Das Bundesverwaltungsgericht hat am 26.05.2020 zum Aktenzeichen 1 C 12.19 entschieden, dass der Ausschluss des Familiennachzugs bei zu aufenthaltsrechtlichen Zwecken begründetem Verwandtschaftsverhältnis nicht auf den Nachzug der leiblichen ausländischen Mutter zu ihrem minderjährigen Kind anwendbar ist, dessen deutsche Staatsangehörigkeit aus der rechtlich wirksamen Anerkennung durch einen deutschen Staatsangehörigen folgt.

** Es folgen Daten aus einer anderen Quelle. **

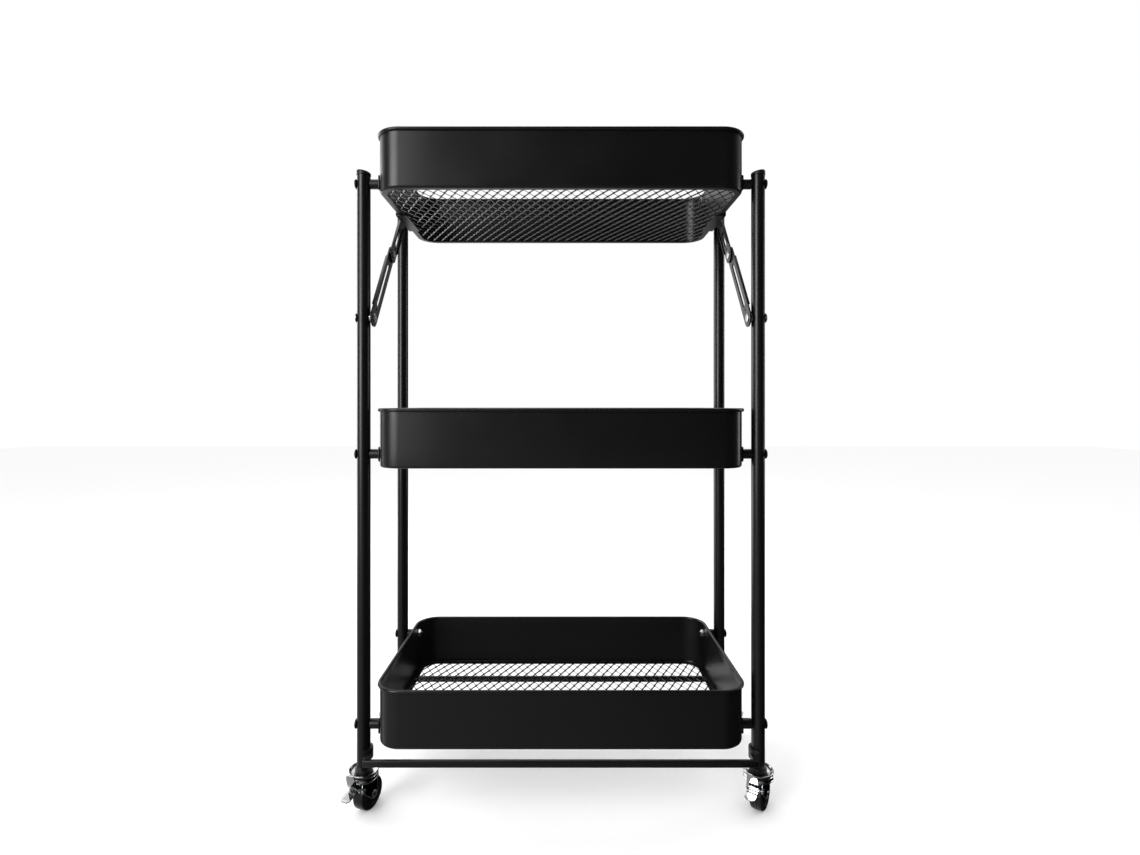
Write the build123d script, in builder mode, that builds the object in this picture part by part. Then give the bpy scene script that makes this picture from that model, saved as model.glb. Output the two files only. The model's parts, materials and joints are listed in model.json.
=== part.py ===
from build123d import *
from math import atan2, cos, degrees, hypot, radians, sin
import os

"""Three-tier folding utility cart, in millimetres, standing on z = 0 with its front facing -Y.

The trays hang on pivots between a front frame and a rear frame, so the whole cart is a parallelogram that
folds flat. Two folding stays brace the top tray against the front posts.
"""

os.makedirs("parts", exist_ok=True)

# ---- trays ----
TRAY_LENGTH, TRAY_DEPTH, TRAY_HEIGHT = 408.0, 224.0, 66.0
TRAY_CORNER = 27.0
SHEET = 1.0
TRAY_BEND = 3.0
FLANGE = 8.0
RIM_RADIUS = 2.0
RIM_STAND_OFF = 0.5
LOWEST_TRAY, TRAY_PITCH = 85.5, 306.5
TRAYS = {
    "bottom_tray": LOWEST_TRAY,
    "middle_tray": LOWEST_TRAY + TRAY_PITCH,
    "top_tray": LOWEST_TRAY + 2 * TRAY_PITCH,
}

# ---- expanded-metal floor ----
MESH_THICKNESS = 1.2
MESH_BORDER = 7.0
MESH_EDGE_GAP = 2.4
DIAMOND_SHORT, DIAMOND_LONG = 23.8, 45.0
STRAND = 2.4
DIAMOND_COLUMNS, DIAMOND_ROWS = 18, 6

# ---- posts and pivots ----
POST_X, POST_Y = 224.2, 83.0
POST_RADIUS, POST_WALL = 7.5, 1.0
POST_BOTTOM = 50.5
POST_TOPS = {"front": 722.1, "rear": 757.5}
PIVOT_HEIGHTS = {"front": 14.0, "rear": 53.0}
BOLT_RADIUS = 3.0
RUNNING_GAP = 0.06
MOVING_GAP = 0.3
BOLT_HEAD_RADIUS, BOLT_HEAD = 5.5, 2.5
SPACER_RADIUS = 5.5
PLATE = 1.5
PLATE_WIDTH, PLATE_HEIGHT = 16.0, 17.0
NUT_ACROSS_FLATS, NUT_HEIGHT, NUT_SEAT_GAP = 9.0, 5.2, 0.3

# ---- post caps ----
CAP_RADIUS, CAP_HEIGHT, CAP_DROP = 7.9, 7.0, 3.2
CAP_PLUGS = {"front": 5.5, "rear": 2.0}

# ---- lower rails ----
RAIL_Z, RAIL_HEIGHT, RAIL_THICKNESS = 65.0, 8.0, 5.0
RAIL_END_X = 219.0
RAIL_STAND_OFF = 16.0
CLIP_WALL, CLIP_RISE = 3.0, 4.0

# ---- folding stays ----
STAY_LOW_Z = 560.5
STAY_TRAY_REACH = 118.0
LINK_WIDTH, LINK_THICKNESS = 20.0, 1.8
LINK_EDGE_WIDTH, LINK_EDGE_RISE = 1.2, 1.4
LINK_SLOT_WIDTH = 6.0
UPPER_LINK_X, LOWER_LINK_X = 209.8, 212.0
RIVET_RADIUS, RIVET_HEAD_RADIUS, RIVET_HEAD = 2.5, 5.0, 1.2
SHOULDER_RADIUS = 5.0
BRACKET_Y, BRACKET_LENGTH, BRACKET_TOP, BRACKET_LEG = 13.0, 66.0, 27.0, 14.0

# ---- casters, in the wheel's own plane: y along the trail, the pedal towards -y ----
WHEEL_RADIUS, WHEEL_WIDTH, WHEEL_ROUND = 18.0, 14.0, 2.5
WHEEL_RECESS_RADIUS, WHEEL_RECESS, HUB_RADIUS = 12.5, 1.5, 5.0
TRAIL = 7.0
AXLE_RADIUS, AXLE_HEAD_RADIUS = 2.5, 4.0
AXLE_GAP = 0.05
RACE_RADIUS = 16.5
FORK_TOP, FORK_PLATE, FORK_SKIRT = 44.6, 1.8, 5.3
LEG_INNER, LEG_THICKNESS = 7.8, 1.4
LEG_FRONT, LEG_BACK = -13.0, 13.3
AXLE_EYE, LEVER_EYE = 5.4, 3.4
CUP_RADIUS, CUP_RIM_TOP, CUP_RIM_BOTTOM = 17.0, 48.6, 47.0
CUP_FLOOR, CUP_UNDERSIDE, CUP_FLOOR_RADIUS = 46.2, 45.0, 13.2
KING_PIN_RADIUS, KING_HEAD_RADIUS, KING_HEAD = 3.0, 4.5, 1.2
STEM_RADIUS, STEM_TOP = 4.0, 74.5
SOCKET_LIP_RADIUS, SOCKET_LIP_CHAMFER, SOCKET_TOP = 9.6, 1.5, 80.0
LEVER_PIN_Y, LEVER_PIN_Z, LEVER_PIN_RADIUS = -10.6, 30.7, 1.5
LEVER_WIDTH, LEVER_HUB_RADIUS = 12.0, 2.9
CAM_RADIUS, CAM_REACH, CAM_ANGLE = 1.0, 2.4, -60.8
PEDAL_REACH, PEDAL_TIP_Z, PEDAL_SHEET = 33.6, 29.3, 1.5
TAB_KNEE_Y, TAB_KNEE_Z = -19.6, 37.5
TAB_TOP_Y, TAB_TOP = -23.6, 53.0
CASTERS = {
    "front_left": (-POST_X, -POST_Y, -21.0),
    "front_right": (POST_X, -POST_Y, -35.0),
    "rear_left": (-POST_X, POST_Y, -68.0),
    "rear_right": (POST_X, POST_Y, 68.0),
}

SIDES = {"left": -1, "right": 1}
ENDS = {"front": -1, "rear": 1}
TUBE_BORE = POST_RADIUS - POST_WALL
POST_INSIDE = POST_X - POST_RADIUS
POST_OUTSIDE = POST_X + POST_RADIUS
TRAY_SIDE = TRAY_LENGTH / 2
FRONT_PIVOT_Z = TRAYS["top_tray"] + PIVOT_HEIGHTS["front"]


def save(piece, name):
    """Label a finished piece and write its STEP file."""
    piece.label = name
    export_step(piece, f"parts/{name}.step")


def bar_along_x(side, start, end, radius, spots, mode=Mode.ADD):
    """Round bars along X on one side of the cart, from |x| = start to end, at each (y, z)."""
    middle = side * (start + end) / 2
    with Locations(*[(middle, y, z) for y, z in spots]):
        Cylinder(radius, end - start, rotation=(0, 90, 0), mode=mode)


def pivot_spots(floor_z):
    """The (y, z) of a tray's front and rear pivots."""
    return [(ENDS[end] * POST_Y, floor_z + height) for end, height in PIVOT_HEIGHTS.items()]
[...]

Aus der Pressemitteilung des BVerwG Nr. 25/2020 vom 26.05.2020 ergibt sich:
Die Klägerin, eine vietnamesische Staatsangehörige, reiste im Mai 2005 in das Bundesgebiet ein. Nach der Rücknahme eines Asylantrages wurde ihr Aufenthalt zunächst geduldet. Im Mai 2006 erkannte ein deutscher Staatsangehöriger die Vaterschaft für ihren seinerzeit noch ungeborenen Sohn an. In der Folgezeit wurde ihr eine humanitäre Aufenthaltserlaubnis nach § 25 Abs. 5 AufenthG erteilt. Im November 2009 beantragte die Klägerin nach einem Umzug in den Zuständigkeitsbereich der Beklagten dort die Erteilung einer Aufenthaltserlaubnis zum Zwecke der Wahrung der familiären Lebensgemeinschaft zwischen ihr und ihrem Sohn (§ 28 Abs. 1 Satz 1 Nr. 3 AufenthG). Wegen des Verdachts einer Vaterschaftsanerkennung allein aus aufenthaltsrechtlichen Gründen (Zweckvaterschaftsanerkennung) wurde der Antrag nicht beschieden. Ein behördlicher Vaterschaftsanfechtungsantrag wurde im Anschluss an die Feststellung der Nichtigkeit des § 1600 Abs. 1 Nr. 5 BGB a.F. durch das BVerfG zurückgenommen. Auf die beim Verwaltungsgericht erfolglose Untätigkeitsklage hin hat der Verwaltungsgerichtshof die Beklagte zur auch rückwirkenden Erteilung der begehrten Aufenthaltserlaubnis verpflichtet. Die Ausschlussklausel des § 27 Abs. 1a Nr. 1 Alt. 2 AufenthG sei nicht auf den Nachzugsanspruch einer ausländischen Mutter zu ihrem deutschen Kind anzuwenden, das die deutsche Staatsangehörigkeit aufgrund der Vaterschaftsanerkennung durch einen Deutschen erworben hat.
Das BVerwG hat die Entscheidung des Verwaltungsgerichtshofs zur Unanwendbarkeit der Ausschlussklausel bestätigt.
Das BVerwG hat offengelassen, ob § 27 Abs. 1a Nr. 1 AufenthG Vaterschaftsanerkennungen insgesamt nicht erfasst und den Familiennachzug nur bei Ehen, Lebenspartnerschaften und Adoptionen ausschließt, die allein der Ermöglichung des Aufenthalts im Bundesgebiet dienen.
Nach Auffassung des BVerwG ist § 27 Abs. 1a Nr. 1 Alt. 2 AufenthG jedenfalls dann nicht auf eine Vaterschaftsanerkennung anzuwenden, wenn diese nicht das Verwandtschaftsverhältnis zwischen nachzugswilligem Ausländer (hier: der Mutter) und dem im Deutschland lebenden Familienmitglied (hier: deren Sohn) begründet. Die Anerkennung der Vaterschaft eines Kindes durch einen Deutschen mit dem Ziel, der ausländischen Mutter des Kindes den Familiennachzug zu ermöglichen, begründet weder zwischen dem Anerkennenden und der ausländischen Mutter noch zwischen dieser und ihrem Kind ein Verwandtschaftsverhältnis i.S.d. § 27 Abs. 1a Nr. 1 Alt. 2 AufenthG.